Por: Ismael Vélez
No pretendo hacer un análisis crítico de Moby Dick de Herman Melville. Sino una reflexión personal. Cada lector la interpretará de diferentes formas.
Publicada en 1851 Moby Dick no impactó las escenas literarias de entonces; más bien fue criticada y poco apreciada por el público, sin saber que tres décadas más tarde sería reconocida como los mayores logros literarios de su tiempo, convirtiéndose en un “longseller” (hasta ahora).
Quizá la pregunta más adecuada sería cómo llegó este libro a mis manos. La referencia puede resultar un poco inverosímil; sin embargo, resulta ser cierta. Cuando leí las Misceláneas de Jorge Luis Borges (libro que contiene ensayos sobre escritores de gran raigambre literaria y cultural), me encontré con un ensayo sobre Melville, en el cual se hacía alusión a otro libro suyo, “Bartleby, el escribiente”. Me fascinó la reflexión que el argentino hacía sobre el neoyorquino, incluyendo la mención a Moby Dick.
El océano inmenso, profundo, salvaje, misterioso, silencioso. Desde el inicio de Moby Dick, nos recuerda que los océanos han sido recorridos por muchas sociedades, en distintas épocas, con pequeñas y grandes embarcaciones. Ha sido descrito por científicos, filósofos, piratas, expedicionarios.
Lautréamont (Isidore Ducasse), en los “Cantos de Maldoror”, nos sumerge en ese mundo de los navegantes de alta mar; el océano en estos cantos cobra vida, es poesía.
Moby Dick es de esas novelas que jamás se volverán a escribir. Sus protagonistas (Ismael, Tashtego, Quiqueg, Daggo, Flask, Stubb, Starbuck y el principal, Ahab), son de carácter fascinador. Los sentimientos con los que actúan en el inmenso océano son impactantes.
El siglo XIX fue una época difícil para los habitantes de Nantucket. Para cazar un cachalote podían tomarse hasta cuatro años. Este cetáceo brindaba diferentes productos tales como el aceite extraído de su región frontal y su carne que podía servir de alimento por un viaje por el Océano Atlántico. Sin embargo, ellos no fueron los primeros en lanzarse a una aventura como esta: los holandeses y daneses tenían una cultura de caza de cetáceos de dos siglos de antigüedad. La novela es de tremenda erudición, dado que no es una narración que se estanque en los paisajes del océano, sino es una amplia descripción de la vida de los balleneros, los instrumentos con los que cazaban a los cetáceos, sus conversaciones al atardecer en medio de la nada, las peleas, los disturbios las peripecias y las infinitas circunstancias que solo ocurren en un barco ballenero, como el Pequod.

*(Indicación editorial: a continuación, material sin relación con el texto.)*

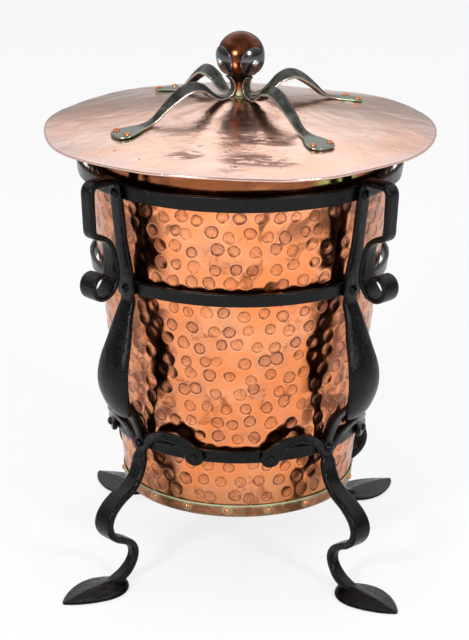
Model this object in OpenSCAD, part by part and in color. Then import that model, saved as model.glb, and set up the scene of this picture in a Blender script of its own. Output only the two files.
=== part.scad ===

La novela también tiene un carácter psicológico. La caza de Moby Dick por Ahab se va turbando cada vez más conforme vamos avanzando. Página tras página la naturaleza de los protagonistas decae como un descenso al infierno dantesco.
Herman Melville le escribe a su amigo Nathaniel Hawthorne (autor de La Letra Escarlata) “Ego non baptizo te in nomine Patris, sed in nomine diaboli”. Para Melville ese era el lema secreto del libro. El autor realiza con magnanimidad y erudición esta obra que es y seguirá siendo un hito de la literatura universal.
Excelente análisis, Ismael. Pero, cual es la razón de escribirle a su amigo “ego non baptizo te in nomine Patris sed in nomine diabolismo”?